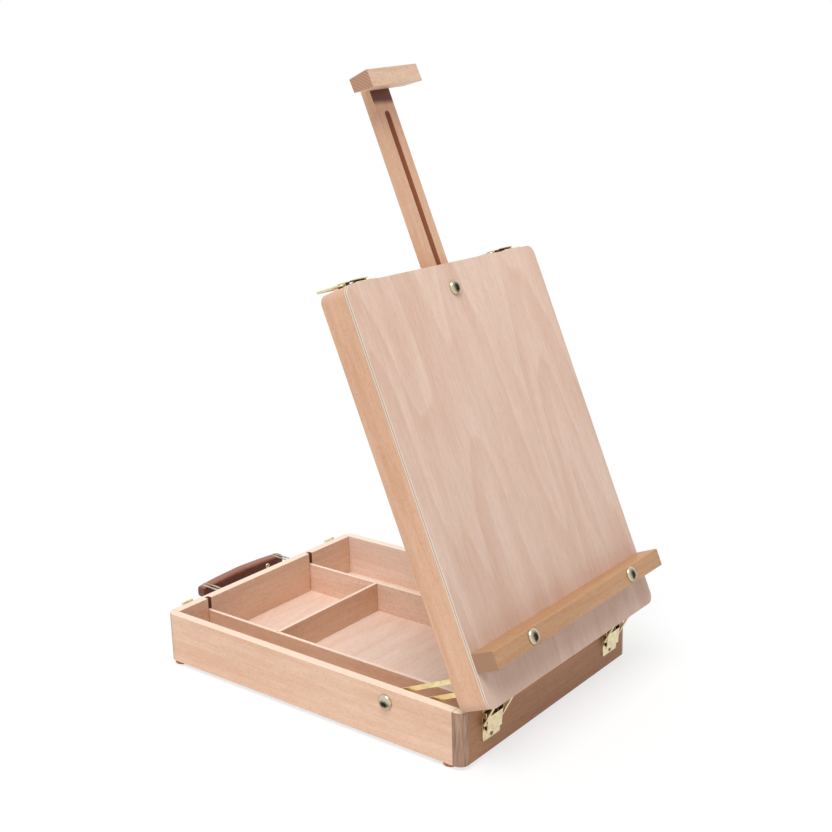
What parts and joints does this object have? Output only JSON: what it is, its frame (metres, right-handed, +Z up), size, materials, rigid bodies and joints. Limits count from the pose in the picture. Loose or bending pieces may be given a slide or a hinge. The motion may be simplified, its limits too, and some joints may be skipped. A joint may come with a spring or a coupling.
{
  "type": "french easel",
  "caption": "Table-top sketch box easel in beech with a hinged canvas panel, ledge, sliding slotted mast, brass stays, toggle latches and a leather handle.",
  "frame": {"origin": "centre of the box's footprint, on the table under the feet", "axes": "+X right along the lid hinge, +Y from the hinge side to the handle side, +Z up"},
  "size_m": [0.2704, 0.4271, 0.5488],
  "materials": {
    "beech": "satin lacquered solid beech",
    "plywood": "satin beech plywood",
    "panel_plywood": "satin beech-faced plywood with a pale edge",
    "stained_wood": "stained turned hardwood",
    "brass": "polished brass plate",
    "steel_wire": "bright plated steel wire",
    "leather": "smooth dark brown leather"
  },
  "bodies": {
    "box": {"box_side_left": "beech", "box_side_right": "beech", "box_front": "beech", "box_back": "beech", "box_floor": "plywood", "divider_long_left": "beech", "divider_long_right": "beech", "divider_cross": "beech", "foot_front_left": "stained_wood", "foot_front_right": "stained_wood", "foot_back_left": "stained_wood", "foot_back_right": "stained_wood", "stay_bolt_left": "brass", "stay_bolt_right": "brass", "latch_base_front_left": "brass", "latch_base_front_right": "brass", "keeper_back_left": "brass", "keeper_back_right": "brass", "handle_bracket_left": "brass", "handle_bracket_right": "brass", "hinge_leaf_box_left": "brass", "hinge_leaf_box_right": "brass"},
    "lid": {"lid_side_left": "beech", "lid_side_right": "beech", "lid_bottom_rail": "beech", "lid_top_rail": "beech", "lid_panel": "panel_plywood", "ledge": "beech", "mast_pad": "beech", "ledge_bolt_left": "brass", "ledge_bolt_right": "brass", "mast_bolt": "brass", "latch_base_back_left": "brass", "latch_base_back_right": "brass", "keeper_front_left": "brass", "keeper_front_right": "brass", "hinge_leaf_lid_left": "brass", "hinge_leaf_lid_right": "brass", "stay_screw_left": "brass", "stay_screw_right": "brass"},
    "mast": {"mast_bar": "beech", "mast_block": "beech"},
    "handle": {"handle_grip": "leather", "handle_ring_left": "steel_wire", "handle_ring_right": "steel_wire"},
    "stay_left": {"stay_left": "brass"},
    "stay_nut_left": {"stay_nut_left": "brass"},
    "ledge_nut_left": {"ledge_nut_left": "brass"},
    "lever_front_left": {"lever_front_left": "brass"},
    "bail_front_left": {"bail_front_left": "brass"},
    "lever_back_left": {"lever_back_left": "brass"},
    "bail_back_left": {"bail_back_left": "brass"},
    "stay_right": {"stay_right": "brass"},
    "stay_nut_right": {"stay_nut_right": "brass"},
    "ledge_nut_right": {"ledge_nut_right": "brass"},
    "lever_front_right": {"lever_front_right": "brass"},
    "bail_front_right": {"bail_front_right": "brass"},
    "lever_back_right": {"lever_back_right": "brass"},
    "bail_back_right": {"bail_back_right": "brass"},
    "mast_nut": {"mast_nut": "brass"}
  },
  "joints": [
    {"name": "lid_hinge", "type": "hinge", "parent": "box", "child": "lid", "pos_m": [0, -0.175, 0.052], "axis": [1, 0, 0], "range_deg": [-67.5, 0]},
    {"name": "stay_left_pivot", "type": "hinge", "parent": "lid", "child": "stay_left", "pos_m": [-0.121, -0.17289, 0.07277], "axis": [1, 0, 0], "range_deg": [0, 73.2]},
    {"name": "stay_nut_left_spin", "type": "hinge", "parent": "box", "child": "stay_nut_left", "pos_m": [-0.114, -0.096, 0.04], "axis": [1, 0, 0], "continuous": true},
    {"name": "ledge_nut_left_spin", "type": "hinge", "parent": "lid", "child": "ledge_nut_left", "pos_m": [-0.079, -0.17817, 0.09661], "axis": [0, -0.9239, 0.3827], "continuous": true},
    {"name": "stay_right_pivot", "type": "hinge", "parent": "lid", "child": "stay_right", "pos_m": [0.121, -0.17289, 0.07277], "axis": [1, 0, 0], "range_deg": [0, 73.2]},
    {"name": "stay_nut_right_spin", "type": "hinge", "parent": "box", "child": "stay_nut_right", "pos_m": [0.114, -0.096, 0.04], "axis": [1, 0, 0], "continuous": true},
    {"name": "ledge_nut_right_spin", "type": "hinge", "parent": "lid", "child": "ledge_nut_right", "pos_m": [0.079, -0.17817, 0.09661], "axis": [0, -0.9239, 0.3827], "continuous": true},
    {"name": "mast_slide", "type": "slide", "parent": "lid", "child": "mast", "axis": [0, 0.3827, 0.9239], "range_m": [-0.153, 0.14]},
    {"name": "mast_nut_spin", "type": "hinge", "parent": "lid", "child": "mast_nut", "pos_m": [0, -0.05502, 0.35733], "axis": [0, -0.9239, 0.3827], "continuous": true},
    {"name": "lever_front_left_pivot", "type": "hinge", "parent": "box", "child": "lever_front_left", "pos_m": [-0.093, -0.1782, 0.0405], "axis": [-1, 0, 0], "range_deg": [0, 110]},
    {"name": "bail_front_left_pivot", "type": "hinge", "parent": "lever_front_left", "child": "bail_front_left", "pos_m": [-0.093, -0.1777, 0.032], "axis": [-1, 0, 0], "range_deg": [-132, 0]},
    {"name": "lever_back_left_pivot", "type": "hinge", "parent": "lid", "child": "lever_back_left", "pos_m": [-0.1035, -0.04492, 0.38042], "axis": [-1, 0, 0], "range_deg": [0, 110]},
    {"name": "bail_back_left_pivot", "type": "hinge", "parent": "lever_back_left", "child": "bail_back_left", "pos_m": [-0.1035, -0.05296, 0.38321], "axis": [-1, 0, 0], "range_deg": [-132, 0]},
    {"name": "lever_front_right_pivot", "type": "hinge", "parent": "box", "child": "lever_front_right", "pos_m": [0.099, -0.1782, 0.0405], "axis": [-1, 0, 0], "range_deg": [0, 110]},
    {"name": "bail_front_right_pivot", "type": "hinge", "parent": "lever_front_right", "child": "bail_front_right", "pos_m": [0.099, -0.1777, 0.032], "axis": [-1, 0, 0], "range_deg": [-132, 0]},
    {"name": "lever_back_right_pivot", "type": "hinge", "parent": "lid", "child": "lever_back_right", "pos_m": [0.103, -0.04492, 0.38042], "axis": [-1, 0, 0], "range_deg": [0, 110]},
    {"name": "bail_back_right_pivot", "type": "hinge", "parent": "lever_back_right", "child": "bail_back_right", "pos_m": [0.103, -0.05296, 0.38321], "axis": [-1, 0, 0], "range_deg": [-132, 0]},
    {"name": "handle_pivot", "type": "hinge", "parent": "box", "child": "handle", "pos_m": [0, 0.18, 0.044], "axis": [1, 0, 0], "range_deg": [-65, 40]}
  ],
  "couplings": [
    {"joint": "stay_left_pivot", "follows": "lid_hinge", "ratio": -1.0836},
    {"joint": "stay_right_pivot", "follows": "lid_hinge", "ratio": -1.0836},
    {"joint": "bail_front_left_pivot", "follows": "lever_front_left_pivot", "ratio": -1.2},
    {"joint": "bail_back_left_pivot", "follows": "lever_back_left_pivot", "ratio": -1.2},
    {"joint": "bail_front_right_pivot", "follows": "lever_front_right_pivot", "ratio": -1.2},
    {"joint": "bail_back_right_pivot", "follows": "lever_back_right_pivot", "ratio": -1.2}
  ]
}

◆ ◆ ◆ ◆ ◆

*Required task*:
Print again each line of the listing above, exactly as it appears.

*Exercise output*:
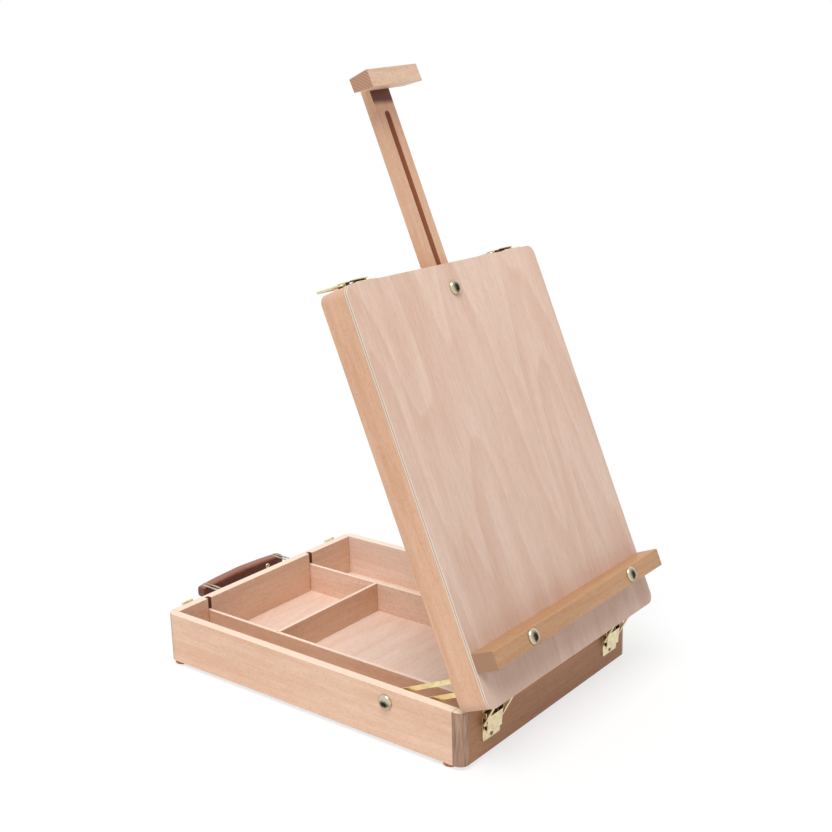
What parts and joints does this object have? Output only JSON: what it is, its frame (metres, right-handed, +Z up), size, materials, rigid bodies and joints. Limits count from the pose in the picture. Loose or bending pieces may be given a slide or a hinge. The motion may be simplified, its limits too, and some joints may be skipped. A joint may come with a spring or a coupling.
{
  "type": "french easel",
  "caption": "Table-top sketch box easel in beech with a hinged canvas panel, ledge, sliding slotted mast, brass stays, toggle latches and a leather handle.",
  "frame": {"origin": "centre of the box's footprint, on the table under the feet", "axes": "+X right along the lid hinge, +Y from the hinge side to the handle side, +Z up"},
  "size_m": [0.2704, 0.4271, 0.5488],
  "materials": {
    "beech": "satin lacquered solid beech",
    "plywood": "satin beech plywood",
    "panel_plywood": "satin beech-faced plywood with a pale edge",
    "stained_wood": "stained turned hardwood",
    "brass": "polished brass plate",
    "steel_wire": "bright plated steel wire",
    "leather": "smooth dark brown leather"
  },
  "bodies": {
    "box": {"box_side_left": "beech", "box_side_right": "beech", "box_front": "beech", "box_back": "beech", "box_floor": "plywood", "divider_long_left": "beech", "divider_long_right": "beech", "divider_cross": "beech", "foot_front_left": "stained_wood", "foot_front_right": "stained_wood", "foot_back_left": "stained_wood", "foot_back_right": "stained_wood", "stay_bolt_left": "brass", "stay_bolt_right": "brass", "latch_base_front_left": "brass", "latch_base_front_right": "brass", "keeper_back_left": "brass", "keeper_back_right": "brass", "handle_bracket_left": "brass", "handle_bracket_right": "brass", "hinge_leaf_box_left": "brass", "hinge_leaf_box_right": "brass"},
    "lid": {"lid_side_left": "beech", "lid_side_right": "beech", "lid_bottom_rail": "beech", "lid_top_rail": "beech", "lid_panel": "panel_plywood", "ledge": "beech", "mast_pad": "beech", "ledge_bolt_left": "brass", "ledge_bolt_right": "brass", "mast_bolt": "brass", "latch_base_back_left": "brass", "latch_base_back_right": "brass", "keeper_front_left": "brass", "keeper_front_right": "brass", "hinge_leaf_lid_left": "brass", "hinge_leaf_lid_right": "brass", "stay_screw_left": "brass", "stay_screw_right": "brass"},
    "mast": {"mast_bar": "beech", "mast_block": "beech"},
    "handle": {"handle_grip": "leather", "handle_ring_left": "steel_wire", "handle_ring_right": "steel_wire"},
    "stay_left": {"stay_left": "brass"},
    "stay_nut_left": {"stay_nut_left": "brass"},
    "ledge_nut_left": {"ledge_nut_left": "brass"},
    "lever_front_left": {"lever_front_left": "brass"},
    "bail_front_left": {"bail_front_left": "brass"},
    "lever_back_left": {"lever_back_left": "brass"},
    "bail_back_left": {"bail_back_left": "brass"},
    "stay_right": {"stay_right": "brass"},
    "stay_nut_right": {"stay_nut_right": "brass"},
    "ledge_nut_right": {"ledge_nut_right": "brass"},
    "lever_front_right": {"lever_front_right": "brass"},
    "bail_front_right": {"bail_front_right": "brass"},
    "lever_back_right": {"lever_back_right": "brass"},
    "bail_back_right": {"bail_back_right": "brass"},
    "mast_nut": {"mast_nut": "brass"}
  },
  "joints": [
    {"name": "lid_hinge", "type": "hinge", "parent": "box", "child": "lid", "pos_m": [0, -0.175, 0.052], "axis": [1, 0, 0], "range_deg": [-67.5, 0]},
    {"name": "stay_left_pivot", "type": "hinge", "parent": "lid", "child": "stay_left", "pos_m": [-0.121, -0.17289, 0.07277], "axis": [1, 0, 0], "range_deg": [0, 73.2]},
    {"name": "stay_nut_left_spin", "type": "hinge", "parent": "box", "child": "stay_nut_left", "pos_m": [-0.114, -0.096, 0.04], "axis": [1, 0, 0], "continuous": true},
    {"name": "ledge_nut_left_spin", "type": "hinge", "parent": "lid", "child": "ledge_nut_left", "pos_m": [-0.079, -0.17817, 0.09661], "axis": [0, -0.9239, 0.3827], "continuous": true},
    {"name": "stay_right_pivot", "type": "hinge", "parent": "lid", "child": "stay_right", "pos_m": [0.121, -0.17289, 0.07277], "axis": [1, 0, 0], "range_deg": [0, 73.2]},
    {"name": "stay_nut_right_spin", "type": "hinge", "parent": "box", "child": "stay_nut_right", "pos_m": [0.114, -0.096, 0.04], "axis": [1, 0, 0], "continuous": true},
    {"name": "ledge_nut_right_spin", "type": "hinge", "parent": "lid", "child": "ledge_nut_right", "pos_m": [0.079, -0.17817, 0.09661], "axis": [0, -0.9239, 0.3827], "continuous": true},
    {"name": "mast_slide", "type": "slide", "parent": "lid", "child": "mast", "axis": [0, 0.3827, 0.9239], "range_m": [-0.153, 0.14]},
    {"name": "mast_nut_spin", "type": "hinge", "parent": "lid", "child": "mast_nut", "pos_m": [0, -0.05502, 0.35733], "axis": [0, -0.9239, 0.3827], "continuous": true},
    {"name": "lever_front_left_pivot", "type": "hinge", "parent": "box", "child": "lever_front_left", "pos_m": [-0.093, -0.1782, 0.0405], "axis": [-1, 0, 0], "range_deg": [0, 110]},
    {"name": "bail_front_left_pivot", "type": "hinge", "parent": "lever_front_left", "child": "bail_front_left", "pos_m": [-0.093, -0.1777, 0.032], "axis": [-1, 0, 0], "range_deg": [-132, 0]},
    {"name": "lever_back_left_pivot", "type": "hinge", "parent": "lid", "child": "lever_back_left", "pos_m": [-0.1035, -0.04492, 0.38042], "axis": [-1, 0, 0], "range_deg": [0, 110]},
    {"name": "bail_back_left_pivot", "type": "hinge", "parent": "lever_back_left", "child": "bail_back_left", "pos_m": [-0.1035, -0.05296, 0.38321], "axis": [-1, 0, 0], "range_deg": [-132, 0]},
    {"name": "lever_front_right_pivot", "type": "hinge", "parent": "box", "child": "lever_front_right", "pos_m": [0.099, -0.1782, 0.0405], "axis": [-1, 0, 0], "range_deg": [0, 110]},
    {"name": "bail_front_right_pivot", "type": "hinge", "parent": "lever_front_right", "child": "bail_front_right", "pos_m": [0.099, -0.1777, 0.032], "axis": [-1, 0, 0], "range_deg": [-132, 0]},
    {"name": "lever_back_right_pivot", "type": "hinge", "parent": "lid", "child": "lever_back_right", "pos_m": [0.103, -0.04492, 0.38042], "axis": [-1, 0, 0], "range_deg": [0, 110]},
    {"name": "bail_back_right_pivot", "type": "hinge", "parent": "lever_back_right", "child": "bail_back_right", "pos_m": [0.103, -0.05296, 0.38321], "axis": [-1, 0, 0], "range_deg": [-132, 0]},
    {"name": "handle_pivot", "type": "hinge", "parent": "box", "child": "handle", "pos_m": [0, 0.18, 0.044], "axis": [1, 0, 0], "range_deg": [-65, 40]}
  ],
  "couplings": [
    {"joint": "stay_left_pivot", "follows": "lid_hinge", "ratio": -1.0836},
    {"joint": "stay_right_pivot", "follows": "lid_hinge", "ratio": -1.0836},
    {"joint": "bail_front_left_pivot", "follows": "lever_front_left_pivot", "ratio": -1.2},
    {"joint": "bail_back_left_pivot", "follows": "lever_back_left_pivot", "ratio": -1.2},
    {"joint": "bail_front_right_pivot", "follows": "lever_front_right_pivot", "ratio": -1.2},
    {"joint": "bail_back_right_pivot", "follows": "lever_back_right_pivot", "ratio": -1.2}
  ]
}